4.3.5. De rechtbank heeft dit niet onderkend. De aangevallen uitspraak komt daarom voor vernietiging in aanmerking. Doende hetgeen de rechtbank zou behoren te doen, zal de Raad het bestreden besluit vernietigen wegens strijd met artikel 7:12, eerste lid, van de Awb.
4.4.
Zoals onder 4.2.1 reeds is vermeld, heeft het college vrijheid bij uitoefening van de bevoegdheid tot het verlenen van kwijtschelding. Het college hecht groot belang aan de uitgangspunten dat vorderingen volledig terugbetaald moeten worden en dat fraude niet mag lonen. Gelet op het geringe deel van de oorspronkelijke fraudevordering dat appellanten hebben afgelost en de omvang van de restantvordering, zal het college bij afweging van alle betrokken belangen in redelijkheid het verzoek 17 februari 2010 om kwijtschelding mogen afwijzen.

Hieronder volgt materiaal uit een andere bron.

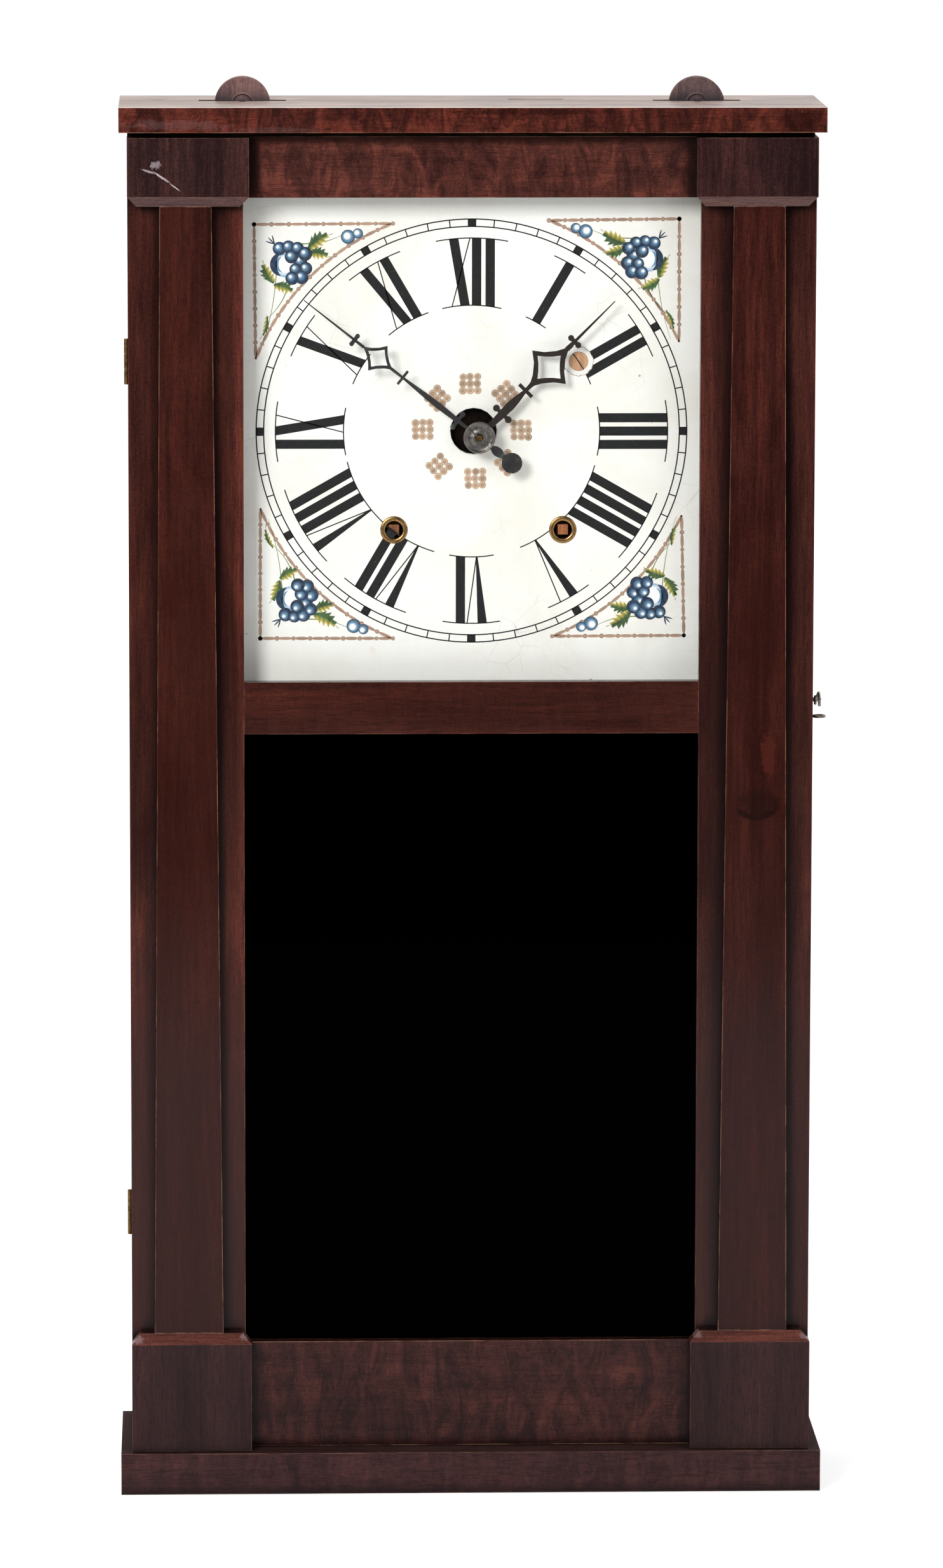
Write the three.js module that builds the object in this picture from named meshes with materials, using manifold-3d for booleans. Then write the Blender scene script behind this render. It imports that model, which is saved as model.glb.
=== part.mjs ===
// A pilaster and looking-glass shelf clock of about 1830: a pine and mahogany case with a hinged door,
// a painted wooden dial, and a thirty-hour wooden movement driven by two iron weights.
//
// Millimetres. +X is to the clock's right as it is looked at, the front faces -Y, +Z is up.
// The origin is the centre of the base's underside.
// Depths are measured back from the front face of the base, and turned into Y by deep().

import * as THREE from 'three';
import { mergeVertices } from 'three/addons/utils/BufferGeometryUtils.js';
import Module from 'manifold-3d';

const wasm = await Module();
wasm.setup();

// ---------------------------------------------------------------- driving dimensions

// case
const BASE_WIDTH = 433.8;
const BASE_DEPTH = 120;
const BASE_THICK = 25.8;
const CASE_WIDTH = 420;
const CASE_HEIGHT = 817.6; // of the sides, from the base board to the top board
const SIDE_THICK = 14;
const BACK_THICK = 8;
const TOP_WIDTH = 430;
const TOP_THICK = 15.2;
const TOP_SETBACK = 4; // the top board's front lies this far behind the base's

// door
const DOOR_SETBACK = 4.5; // the fronts of the capitals and plinths, behind the base's front
const BLOCK_PROUD = 14; // capitals and plinths stand this far in front of the stiles
const DOOR_THICK = 18;
const DOOR_BACK_GAP = 0.5;
const DOOR_FOOT_GAP = 0.5;
const DOOR_HEAD_GAP = 3.1;
const STILE_WIDTH = 70.4;
const TOP_RAIL = 37.3;
const MID_RAIL = 32.2;
const MID_RAIL_TOP = 505.6; // height above the ground
const BOTTOM_RAIL = 66.2;
const RABBET_LIP = 8; // wood in front of the panes
const RABBET_WIDTH = 6;
const PANE_CLEAR = 0.4;
const GLASS_THICK = 2;
const MIRROR_THICK = 3;
const MIRROR_BACK_THICK = 5;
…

Het belang van appellanten om na die datum niet langer af te lossen, weegt daartegen niet op. Appellanten worden ook niet onevenredig in hun belang getroffen. Daarbij is van belang dat de terugvordering door hun toedoen is ontstaan en invordering van de restantvordering gebonden is aan regels ter bescherming van debiteuren.
4.5.
Uit 4.4 volgt dat de Raad de rechtsgevolgen van het vernietigde besluit in stand kan laten.
5.
Aanleiding bestaat om het college te veroordelen in de proceskosten van appellanten. Deze kosten worden begroot op € 944,-- in beroep en € 944,-- in hoger beroep voor verleende rechtsbijstand.

BESLISSING

De Centrale Raad van Beroep
  • vernietigt de aangevallen uitspraak;
  • verklaart het beroep tegen het besluit van 31 augustus 2010 gegrond en vernietigt dat besluit;
  • bepaalt dat de rechtsgevolgen van het vernietigde besluit in stand blijven;
  • veroordeelt het college in de proceskosten van appellanten tot een bedrag van € 1.888.--;
  • bepaalt dat het college aan appellanten het in beroep en in hoger beroep betaalde griffierecht van in totaal € 153,-- vergoedt.
Deze uitspraak is gedaan door O.L.H.W.I. Korte als voorzitter en A.M. Overbeeke en
J.M.A. van der Kolk-Severijns als leden, in tegenwoordigheid van V.C. Hartkamp als griffier. De beslissing is uitgesproken in het openbaar op 18 juni 2013.